Who’s the Most Advanced?

Who’s the Most Advanced?

It’s been nearly a month since the complete bonobo genome was published, and it’s absolutely astounding how American creationists dispute the science.

This is the last of the great apes to be sequenced and completes a body of data that can significantly increase our understanding of human evolution.

Bonobos live in central Africa, an endangered primate now proved no closer to humans than chimpanzees. This first great discovery contrasts with primatologists’ presumptions based on anatomy and to a lesser extent, behavior, that had held bonobos were the closest of the great apes to man.
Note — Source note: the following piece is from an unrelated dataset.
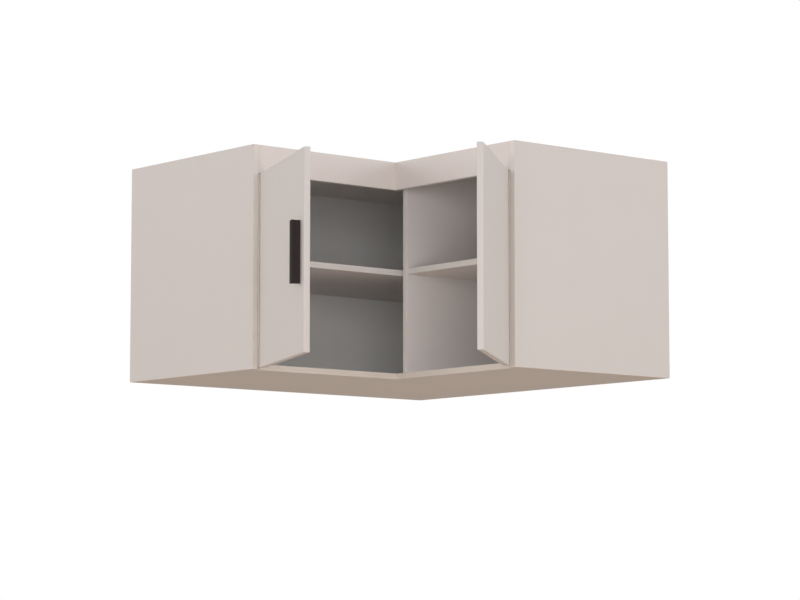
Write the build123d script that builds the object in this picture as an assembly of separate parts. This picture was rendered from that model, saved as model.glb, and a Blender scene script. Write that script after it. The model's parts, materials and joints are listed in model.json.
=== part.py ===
from build123d import *
import os

# A corner wall cabinet with two wings of equal size that meet at the room corner.
# Origin: the room corner at underside level. Left wing: along the wall x = 0, towards -Y.
# Right wing: along the wall y = 0, towards +X. Both wings are drawn once, in a wing's own
# axes: X along the wall from the room corner, Y out from the wall, Z up.

# ---- carcass ---------------------------------------------------------------------------
wing_length = 1060.0          # room corner to the outer face of an end panel
wing_depth = 570.0            # wall to the front plane
cabinet_height = 600.0
board = 16.0                  # all carcass boards
door_board = 16.0
rail_height = 77.0            # fascia rail above the doors
bottom_recess = 17.0          # front plane to the bottom panel's front edge
shelf_underside = 290.0
shelf_recess = 31.0           # front plane to a shelf's front edge
shelf_corner_recess = 55.0    # front plane to the corner shelf's short edge by the divider
shelf_play = 1.0
divider_recess = 27.0
back_sheet = 3.0
back_void = 18.0              # wall to the back sheets
groove_depth = 8.0
groove_play = 0.1
post_width = 60.0
post_wall_gap = 2.0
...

Confirmed is that great apes — chimps, bonobos, orangutans, gorillas and man — are remarkably closely related. This was never in doubt, at least not by rational thinkers. So the excitement of the genome is the evidence now being dissected that will more exactly draw the evolutionary timeline of primate divergence, and the possibility that complete genomes can provide evidence for behaviorial evolution.

The initial theories are pretty exciting. They suggest that the divergence between the common ancestor of all existing primates, including man, was as early as 4½ million years ago. This confirms further that quite a few stars of early hominid development, including the earliest Australopithecines, were not our ancestors, but divergent dead-ends from even earlier common ancestors to our common primate extant ancestor.

And much more interesting information is on the way. Such as the importance of rivers as effective separators of hominid evolution. Or whether the most successful hominid behavior is either “Make Love, Not War” or “Make War, Not Love” as the eminent University of Wisconsin scientist, John Hawks, told the Los Angeles Times.

But the sad story in all of this is how warped America has tried to deny the findings. The leading idiocy is from the heavily funded Institute for Creation Research.

Their resident “scholar”, a Ph.D. of no significance, Jeffrey Tomkins, berated the Nature article and all the corresponding good reporting about it as “misrepresented.”

In what even to this humble laymen was just plain dumb, Tomkins focused on the genetic difference that was shown to exist between the existing great apes, then tried unsuccessfully to extrapolate the notion that they are therefore not of the same stock (have no common ancestor).

As has been the case for the last several decades, scientists mostly ignore this stuff. But I did find one scientist, Ricki Lewis, whose personal analysis of the Nature paper specifically debunks Tomkins.

And has also been the case for the last several decades, Tomkins’ scientific-sounding article was picked up by literally hundreds of religious journals, which then propagated even more blatant misrepresentation and poor analysis of the facts. You can’t exactly call it a lie, but it’s very close.

Do a Google search on Tomkins’ article, and you’ll be amazed with the endless number of mouthpieces – all American – for this nonsense. It’s truly depressing.

Facts and science, today, are being cast aside by this quirky segment of America, and it’s one thing simply to call them out and move on. But we’ve tried that. And while fortunately polling is on our side, and scientific facts like global warming and evolution are miserably slowly making their way into the normal fabric of American life, the outlanders are tenacious and vicious.

So while the actual number of creationists may be slowly reducing, those that remain are getting more and more powerful. They are “cleansing” school textbooks of science, for example, and packing it with their nonsense.

Belief in the simply untrue leads people into weird behaviors, not least of which is voting against their own self-interest. So rejoice that the completion of the great ape genome project gives us so much complete science about evolution that it will be even harder to dispute.

But beware the powers amassed to suppress it. And not just because of the denial of evolution, but for the integrity of all science in America.